October 2023 — USDR:

USDR, or Real USD, is a stablecoin from the Tangible project (with the native token TNGBL), launched in 2022. It was pegged to USD and was designed to utilize a combination of tokenized real estate and the DAI stablecoin as collateral.

USDR also featured an automatic collateral replenishment mechanism where half of the income from property tenants was automatically directed to the treasury to stabilize the peg. Unfortunately, despite these measures, on October 11, 2023, USDR lost its peg.


On October 11, there was a surge in redemption requests for USDR totaling 10 million USDR.

This depleted the liquid reserves of USDR, and the project lost all its liquid reserves in the DAI stablecoin.

As a result, the remaining collateral consisted of illiquid tokenized real estate, and the Tangible team could not instantly satisfy the redemption requests.

The sudden liquidity deficit caused fear, uncertainty, and doubt (FUD) among USDR holders, leading to the loss of peg.

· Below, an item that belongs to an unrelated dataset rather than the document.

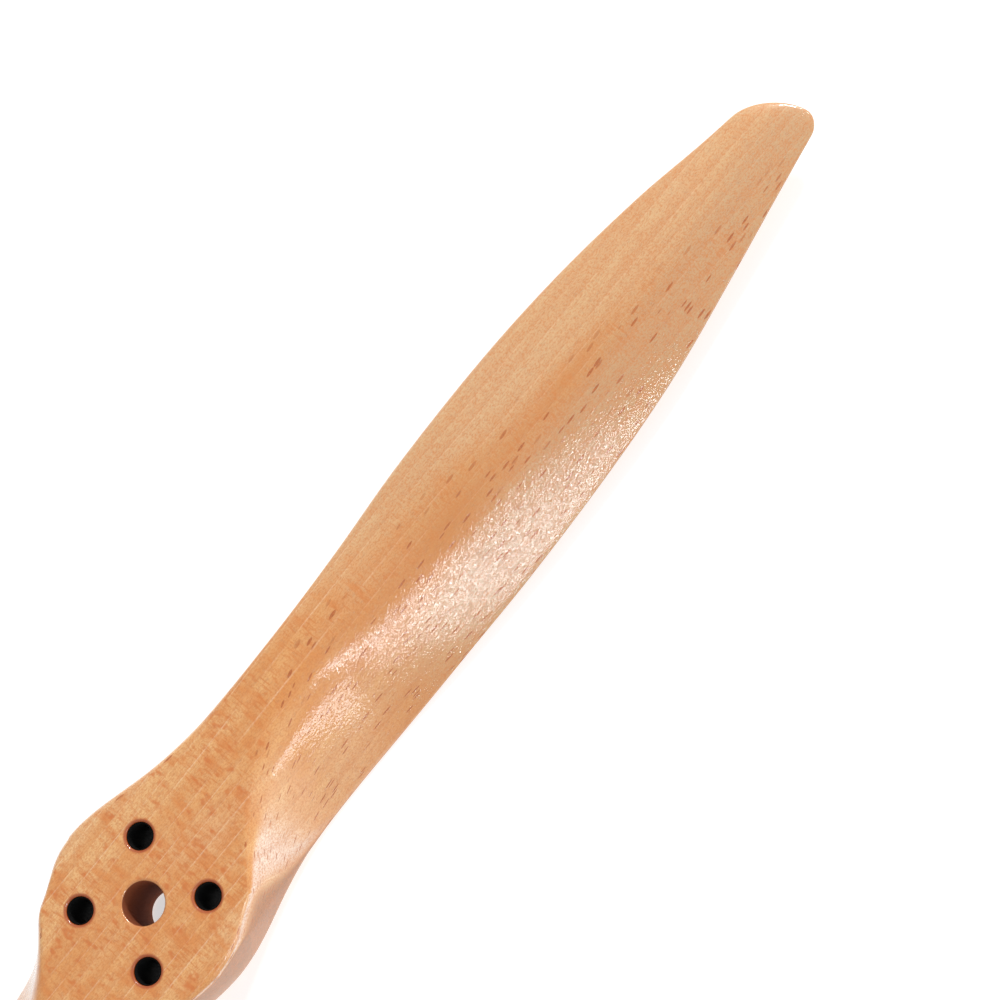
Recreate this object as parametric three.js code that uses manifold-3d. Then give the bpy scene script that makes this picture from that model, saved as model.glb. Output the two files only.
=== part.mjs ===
// A two-blade fixed-pitch wooden propeller for a model aircraft, carved from one blank.
// Millimetres. The spin axis is Z and the rear hub face is z = 0. The front face, which
// the thrust points along, is z = hubHeight. Blade one runs along +X with its leading
// edge on +Y, and blade two is blade one turned half a turn about Z.
import * as THREE from 'three';
import { mergeVertices } from 'three/addons/utils/BufferGeometryUtils.js';
import Module from 'manifold-3d';

// Driving dimensions
const tipRadius = 228.6;
const pitch = 254;
const hubHeight = 20;
const boreRadius = 5;
const boltCircle = 30;
const boltHoleRadius = 3.2;
const linerOuterRadius = 3.15;
const linerInnerRadius = 2.9;
const linerRecess = 0.5;
const lipWidth = 0.8;
const lipDepth = 0.45;

// Hub outline: how far it bulges past the blade root on each side, and over what length
// The hub's sides lean, so its front is wider than its middle by hubFlare and its rear narrower
const hubBulge = 7.2;
const hubBulgeLength = 23;
const hubBulgePower = 1.9;
const hubFlare = 1;

// Blade section
const edgeThickness = 1.2;
const shoulderHeight = 34;
const shoulderLength = 19;
const sectionHeight = 9.3;
const innermostTwistRadius = 8;
const arrisRadius = 1.8;
const softeningStart = 12;
const softenedShare = 0.65;
const landBlend = 2.4;
const landBlendGrowth = 0.05;

// Rounded tip: where the leading and trailing corners start to turn in, how full each
// curve is, and how far across the tip they meet
const leadCornerRadius = 217;
const leadCornerFullness = 0.6;
const trailCornerRadius = 224.8;
const trailCornerFullness = 0.5;
const tipApex = -1.6;

// Fineness of the solid
const roundSides = 32;
const arcSteps = 3;
const flatSteps = 6;
const landMargin = 0.25;
const halvings = 20;

// The blade at chosen radii. lead and trail are the distances of the leading and trailing
// edges from the blade's centreline, arch is the height of the cambered front above the
// chord, and heel is how far the flat rear land reaches from the trailing edge.
const stations = [
  { r: 0, lead: 15.8, trail: 15.8, arch: 1.5, heel: 46.6 },
  { r: 10, lead: 15.8, trail: 15.7, arch: 1.6, heel: 43.6 },
  { r: 20, lead: 15.8, trail: 15.4, arch: 2.6, heel: 34.6 },
  { r: 30, lead: 15.9, trail: 15.3, arch: 3.8, heel: 24.2 },
  { r: 40, lead: 15.9, trail: 15.3, arch: 3.9, heel: 16 },
  { r: 60, lead: 16.0, trail: 15.7, arch: 3.9, heel: 6 },
  { r: 85, lead: 17.2, trail: 16.6, arch: 4.6, heel: 0.6 },
  { r: 110, lead: 19.2, trail: 17.2, arch: 4.7, heel: 0 },
  { r: 140, lead: 19.9, trail: 16.6, arch: 4.2, heel: 0 },
  { r: 165, lead: 18.8, trail: 14.8, arch: 3.5, heel: 0 },
  { r: 190, lead: 15.9, trail: 11.1, arch: 2.8, heel: 0 },
  { r: 210, lead: 12.2, trail: 7.8, arch: 2.2, heel: 0 },
  { r: tipRadius, lead: 9.4, trail: 4.8, arch: 1.6, heel: 0 },
];

// Stretches of the blade and the number of steps in each
const stretches = [
  { from: 0, to: 60, steps: 18 },
  { from: 60, to: 200, steps: 13 },
  { from: 200, to: leadCornerRadius, steps: 2 },
];
const tipSteps = 8;

// Slope of one column of the table at station i.
function columnSlope(key, i) {
  const before = stations[Math.max(i - 1, 0)];
  const after = stations[Math.min(i + 1, stations.length - 1)];
  return (after[key] - before[key]) / (after.r - before.r);
}

// Value of one column of the table at radius r, on a smooth curve through the stations.
function column(key, r) {
  let i = 0;
  while (i < stations.length - 2 && r > stations[i + 1].r) {
    i += 1;
  }
  const span = stations[i + 1].r - stations[i].r;
  const t = (r - stations[i].r) / span;
  const startPull = t * (1 - t) * (1 - t) * span * columnSlope(key, i);
  const endPull = t * t * (t - 1) * span * columnSlope(key, i + 1);
  const blend = t * t * (3 - 2 * t);
  return stations[i][key] * (1 - blend) + stations[i + 1][key] * blend + startPull + endPull;
}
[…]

Independent researchers and community members noted that using the ERC-721 token standard for tokenized real estate hindered timely redemptions due to its limited flexibility compared to the more common ERC-20 standard.


Given the considerable volatility of cryptocurrencies, stablecoins, offering stability, have emerged as a crucial asset for investors. Nevertheless, real-world incidents, such as the loss of pegs witnessed with UST and USDR, underscore the fact that stablecoins may encounter external financial pressures, and their structural design may expose them to vulnerabilities. It is strongly advised for investors to conduct their own comprehensive risk research before engaging in financial markets.